EXERCISE AIM
Each entry must appear again exactly as it does in the source.
━━━━━ EXTRACTED RECORDS ━━━━━
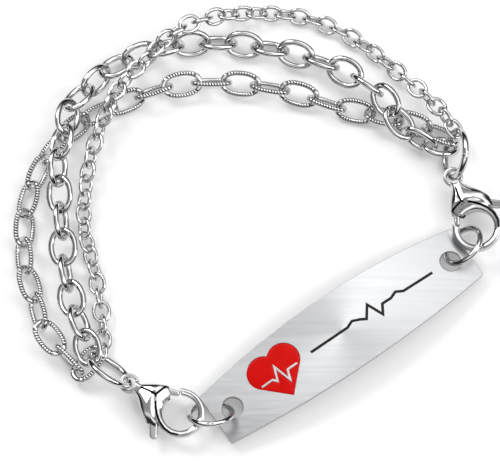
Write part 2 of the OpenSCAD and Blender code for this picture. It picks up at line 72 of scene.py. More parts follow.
# ---------------------------------------------------------------- camera
PX_PER_MM = 6.75                            # of the photograph
PHOTO_W, PHOTO_AIM = 500, (250, 231)        # its width and the pixel that is aimed at
ELEV = math.radians(73)
DIST = 0.55                                 # metres
WIDE = PHOTO_W * MM / PX_PER_MM
SENSOR = 36
aim = Vector((SHIFT[0] * MM, SHIFT[1] * MM, 0))
back = Vector((0, -math.cos(ELEV), math.sin(ELEV)))
cam_data = bpy.data.cameras.new("camera")
cam = bpy.data.objects.new("camera", cam_data)
scene.collection.objects.link(cam)
cam.location = aim + back * DIST
cam.rotation_mode = "QUATERNION"
cam.rotation_quaternion = (-back).to_track_quat("-Z", "Y")
cam_data.sensor_fit = "HORIZONTAL"
cam_data.sensor_width = SENSOR
cam_data.lens = SENSOR * DIST / WIDE
cam_data.clip_start, cam_data.clip_end = 0.01, 20
scene.camera = cam


def photo_pixel(p):
    """Where points in mm of the row frame stand in the photograph."""
    up = (p[:, 1] - SHIFT[1]) * math.sin(ELEV) + p[:, 2] * math.cos(ELEV)
    return PHOTO_AIM[0] + PX_PER_MM * (p[:, 0] - SHIFT[0]), PHOTO_AIM[1] - PX_PER_MM * up


# ---------------------------------------------------------------- materials
MIX_A, MIX_B, MIX_OUT = 6, 7, 2             # sockets of a Mix node for colours


def new_material(name):
    m = bpy.data.materials.new(name)
    m.use_nodes = True
    t = m.node_tree
    t.nodes.clear()
    out = t.nodes.new("ShaderNodeOutputMaterial")
    bsdf = t.nodes.new("ShaderNodeBsdfPrincipled")
    t.links.new(bsdf.outputs[0], out.inputs[0])
    return m, t, bsdf


def settings(bsdf, **values):
    for k, v in values.items():
        bsdf.inputs[k.replace("_", " ")].default_value = v


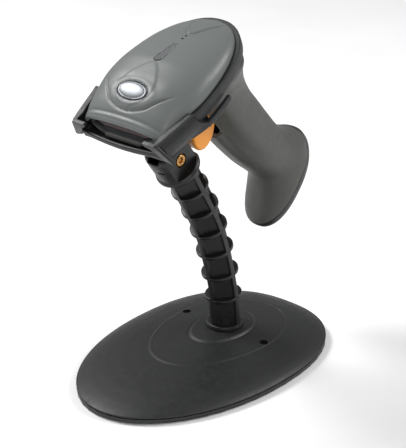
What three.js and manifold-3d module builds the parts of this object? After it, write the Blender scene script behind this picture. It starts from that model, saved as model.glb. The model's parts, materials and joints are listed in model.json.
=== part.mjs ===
━━━━━
ANSWER FOR THE TASK
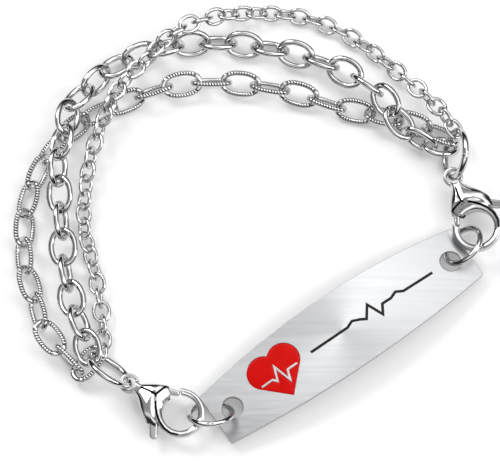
Write part 2 of the OpenSCAD and Blender code for this picture. It picks up at line 72 of scene.py. More parts follow.
# ---------------------------------------------------------------- camera
PX_PER_MM = 6.75                            # of the photograph
PHOTO_W, PHOTO_AIM = 500, (250, 231)        # its width and the pixel that is aimed at
ELEV = math.radians(73)
DIST = 0.55                                 # metres
WIDE = PHOTO_W * MM / PX_PER_MM
SENSOR = 36
aim = Vector((SHIFT[0] * MM, SHIFT[1] * MM, 0))
back = Vector((0, -math.cos(ELEV), math.sin(ELEV)))
cam_data = bpy.data.cameras.new("camera")
cam = bpy.data.objects.new("camera", cam_data)
scene.collection.objects.link(cam)
cam.location = aim + back * DIST
cam.rotation_mode = "QUATERNION"
cam.rotation_quaternion = (-back).to_track_quat("-Z", "Y")
cam_data.sensor_fit = "HORIZONTAL"
cam_data.sensor_width = SENSOR
cam_data.lens = SENSOR * DIST / WIDE
cam_data.clip_start, cam_data.clip_end = 0.01, 20
scene.camera = cam


def photo_pixel(p):
    """Where points in mm of the row frame stand in the photograph."""
    up = (p[:, 1] - SHIFT[1]) * math.sin(ELEV) + p[:, 2] * math.cos(ELEV)
    return PHOTO_AIM[0] + PX_PER_MM * (p[:, 0] - SHIFT[0]), PHOTO_AIM[1] - PX_PER_MM * up


# ---------------------------------------------------------------- materials
MIX_A, MIX_B, MIX_OUT = 6, 7, 2             # sockets of a Mix node for colours


def new_material(name):
    m = bpy.data.materials.new(name)
    m.use_nodes = True
    t = m.node_tree
    t.nodes.clear()
    out = t.nodes.new("ShaderNodeOutputMaterial")
    bsdf = t.nodes.new("ShaderNodeBsdfPrincipled")
    t.links.new(bsdf.outputs[0], out.inputs[0])
    return m, t, bsdf


def settings(bsdf, **values):
    for k, v in values.items():
        bsdf.inputs[k.replace("_", " ")].default_value = v


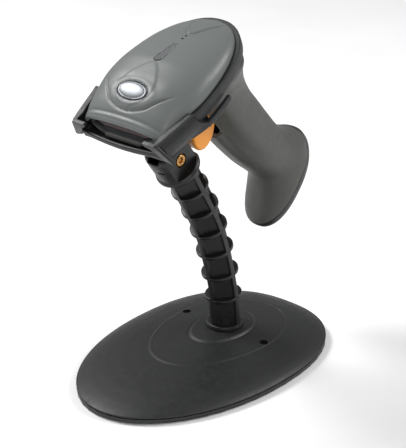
What three.js and manifold-3d module builds the parts of this object? After it, write the Blender scene script behind this picture. It starts from that model, saved as model.glb. The model's parts, materials and joints are listed in model.json.
=== part.mjs ===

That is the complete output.